O resultado disso é que até hoje a Marinha do Brasil não teve um navio sequer nomeado em homenagem ao notável Pinto Guedes. E nomes de navios são altamente significativos para uma força naval e sua visão de sua própria história.
A marinha argentina sempre homenageou o irlandês Brown, que chegou a comandar um navio praticamente sem ter um argentino a bordo -eram basicamente anglo-saxões.
Já a Marinha do Brasil pôs de lado essa guerra e preferiu homenagear seus heróis da guerra do Paraguai, a maioria deles "made in Brazil", esquecendo aqueles da guerra "empatada" dos anos 1820 -muitos dos quais eram nascidos no Reino Unido, como John Pascoe Grenfell, John Taylor e James Norton. Daí se percebe o porquê do curioso nome do livro de Vale -"Uma Guerra entre Ingleses".
Mas nem por serem estrangeiros de origem eles deixaram de prestar serviços inestimáveis ao Brasil. Grenfell, assim como Nelson nas guerras contra os franceses, perdeu um braço em combate contra os argentinos.

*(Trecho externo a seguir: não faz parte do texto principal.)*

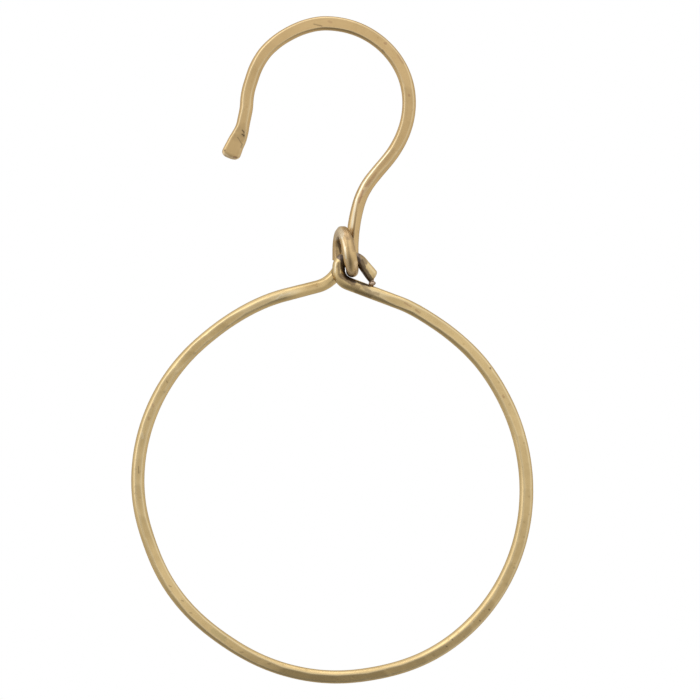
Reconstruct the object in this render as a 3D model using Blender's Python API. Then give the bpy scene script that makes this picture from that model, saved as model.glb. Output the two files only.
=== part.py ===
"""Hook ring of hand-bent brass wire: a hook whose end is coiled once round the eye of a wire ring.

Metres, +Z up, the viewer at -Y. The origin is the inner top of the hook's crook, where a rail bears.
Each wire is one centreline of runs and bends, lofted through sections that pass from round wire at
the links to wire hammered flat, front and back, along the crook and the ring.
"""

import math

import bmesh
import bpy
from mathutils import Vector

# Wire stock, and the room left between pieces that touch
WIRE_DIAMETER = 0.0040
CLEARANCE = 0.0003
CUT_END_BREAK = 0.0005  # the broken edge round a cut end

# Crook of the hook: radius on the wire's centreline, widths as seen from the front
CROOK_RADIUS = 0.0259
CROOK_TOP_WIDTH = 0.0046
CROOK_SIDE_WIDTH = 0.0042
CROOK_THICKNESS = 0.0032
CROOK_FLAT_WIDTH = 0.0027
CROOK_END_ANGLE = math.radians(38.5)  # how far below the horizontal the crook ends, on the shank's side

# Paddle at the tip, beaten out wider and thinner than the wire
TIP_FLARE_RADIUS = 0.024
TIP_FLARE_ANGLE = math.radians(31.0)
PADDLE_START_SHARE = 0.38  # share of the flare where the wire starts to widen
PADDLE_TURN_RADIUS = 0.010
PADDLE_TURN_ANGLE = math.radians(20.0)  # the paddle turns back towards the vertical
PADDLE_WIDTH = 0.0060
PADDLE_FLAT_WIDTH = 0.0038
PADDLE_THICKNESS = 0.0019
PADDLE_END_LENGTH = 0.0020
PADDLE_RIM_THICKNESS = 0.0011
PADDLE_CAP_SHARE = 0.28  # share of the paddle's width left at its blunt end

# Neck and shank, from the crook down to the coil
SLANT_LENGTH = 0.0097
NECK_RADIUS = 0.024
NECK_TURN_SHARE = 0.60  # share of the slant's angle taken out by the neck; the shank's bend takes the rest
SHANK_BEND_RADIUS = 0.054
SHANK_RUN = 0.0006

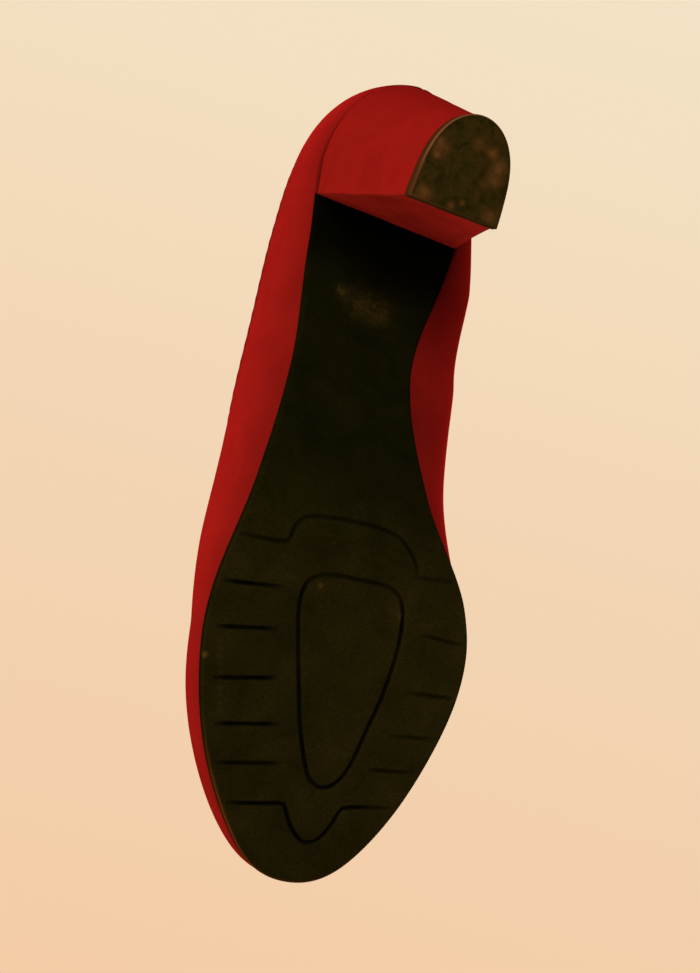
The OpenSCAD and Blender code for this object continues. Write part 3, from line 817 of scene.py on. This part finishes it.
def heel_pad():
    """Soft pad under the heel, round at the front: crowned, pulled in at its edge by a seam."""
    s = np.linspace(*PAD_ENDS, 70)[:, None]
    turn = np.linspace(0, math.pi, 72)
    c = 0.5 - 0.5 * np.cos(turn)
    # the rows bow back at both sides, most at the front, which rounds the outline
    s = s + 0.6 * (1 - np.sin(turn)) * ((PAD_ENDS[1] - s) / (PAD_ENDS[1] - PAD_ENDS[0])) ** 1.5
    lateral, medial = rim_point(s, -PAD_IN), rim_point(K - s, -PAD_IN)
    plan = medial + (lateral - medial) * c[None, :, None]
    edges = [plan[:, 0], plan[:, -1], plan[0], plan[-1]]
    dist, _ = nearest(np.concatenate([smooth_path(e, step=0.4) for e in edges]), plan)
    crown = PAD_T * ease(dist / 9)
    seam = 0.28 * np.exp(-((dist - 2.2) / 0.45) ** 2)
    roll = 0.5 * np.sqrt(np.clip(1 - (1 - np.clip(dist / 0.7, 0, 1)) ** 2, 0, 1))
    base = sole_top(plan[..., 1]) + BOARD_TOP + SOCK_T
    dents = 0.08 * wobble(at_height(plan, 0), 9, 4)
    low = at_height(plan, base + 0.03)
    high = at_height(plan, base + 0.05 + roll + crown - seam + dents)
    look = lining_leather("pad_leather", (0.50, 0.35, 0.205), (0.28, 0.17, 0.09), 0.5)
    pad = lofted("heel_pad_cushion", [low[:, ::-1], high], look, "heel_pad", 60)


# ---------------------------------------------------------------- heel
# half width at the breast, half width where it is widest, and length, each at the top lift and at the seat
BREAST_HW, WIDEST_HW, HEEL_LEN = (13.2, 22.6), (13.0, 23.9), (27.0, 41.5)
SIDE_FLARE, BACK_FLARE = 1.1, 1.0  # powers of the growth between the two
# middle of the breast at the top lift, its lean towards the toe, and the heel's turn in degrees
BREAST_MID, BREAST_LEAN, HEEL_TURN = (-0.85, 69.6), 1.1, 4.0
HEEL_H, FLAP_T = 58.0, 0.42


def flare(ends, t, power):
    """A size at height t, grown from the top lift to the seat."""
    return ends[0] + (ends[1] - ends[0]) * t**power


def heel_point(t, a, hand, inset, front=0.0):
    """Plan point of the heel's skin at height t, from the top lift (0) to the seat (1), and at a, from the
    breast (0) to the back (1); hand is 1 on the outer side and -1 on the arch side."""
    t, a = np.broadcast_arrays(np.asarray(t, float), np.asarray(a, float))
    w0, w1 = flare(BREAST_HW, t, SIDE_FLARE), flare(WIDEST_HW, t, SIDE_FLARE)
    length = flare(HEEL_LEN, t, BACK_FLARE) - inset
    k = w0 / w1 + (1 - w0 / w1) * ease(a / 0.3)
    half = (w1 * k - inset) * np.sqrt(np.clip(1 - a**3, 0, None))
    along = front + a * (length - front)
    g = np.radians(HEEL_TURN + t)
    x = BREAST_MID[0] - np.sin(g) * along + np.cos(g) * half * hand
    y = BREAST_MID[1] - BREAST_LEAN * t + np.cos(g) * along + np.sin(g) * half * hand
    return np.stack([x, y], -1)


def on_heel(plan, t):
    """Points in space from plan points of the heel and their height t."""
    return at_height(plan, LIFT_T + t * (sole_top(plan[..., 1]) - LIFT_T))


def heel_edge(t, count, inset, front):
    """Outline from the outer breast corner round the back to the arch-side corner."""
    a = np.sin(np.linspace(0, math.pi / 2, count))
    outer, arch = heel_point(t, a, 1, inset, front), heel_point(t, a[-2::-1], -1, inset, front)
    return np.concatenate([outer, arch], axis=1)


def heel_rows(count):
    """Heights from the top lift to the seat, closer together at both edges."""
    x = np.linspace(0, 1, count)[:, None]
    return 0.5 - 0.5 * np.cos(math.pi * x) * (0.85 + 0.15 * np.cos(math.pi * x) ** 2)


def heel_cover():
    """The heel's covering, wrapped from breast corner to breast corner, its edges turned in."""
    t = heel_rows(100)
    outer, inner = heel_edge(t, 90, 0, FLAP_T), heel_edge(t, 90, COVER_T, FLAP_T)
    height = np.broadcast_to(t, outer.shape[:2]) * HEEL_H
    to_seat = HEEL_H - height
    tuck = 0.55 * np.exp(-(to_seat / 0.7) ** 2) + 0.28 * np.exp(-(height / 0.5) ** 2)
    solid = on_heel(outer, t)
    swell = 0.08 * wobble(solid, 11, 8) + 0.04 * wobble(solid, 4, 9)
    # slack where the cover is pulled over the back of the seat, in shallow upright folds
    around = np.linspace(-1, 1, outer.shape[1])
    swell = swell + 0.10 * np.sin(around * 34) * np.exp(-(to_seat / 7) ** 2) * np.exp(-(around / 0.7) ** 4)
    skin = outer + unit(inner - outer) * (tuck - swell)[..., None]
    parts = [on_heel(skin, t), on_heel(inner[:, ::-1], t)]
    obj = lofted("heel_cover_suede", parts, suede("heel_suede"), "heel_cover", 55)
    # painted shade along both edges of the cover, in its seam with the upper and where it meets the top lift
    soil = 0.85 * np.exp(-(to_seat / 0.9) ** 2) + 0.45 * np.exp(-(height / 0.7) ** 2)
    point_attributes(obj, soil=np.concatenate([soil, soil[:, ::-1]], axis=1))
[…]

Um dos principais historiadores navais do Brasil, o almirante Helio Leoncio Martins, reclama com razão que esses heróis britânico-brasileiros tenham sido esquecidos, ao mesmo tempo em que nomes mais polêmicos tenham sido contemplados com nomes de navios. É o caso das fragatas Bosísio e Rademaker, cujos nomes lembram dois ministros da Marinha pouco conhecidos durante o regime militar de 64.
Quando se vê que nem Lorde Cochrane foi homenageado pela Marinha que ajudou a criar, a importância do livro de Vale fica patente.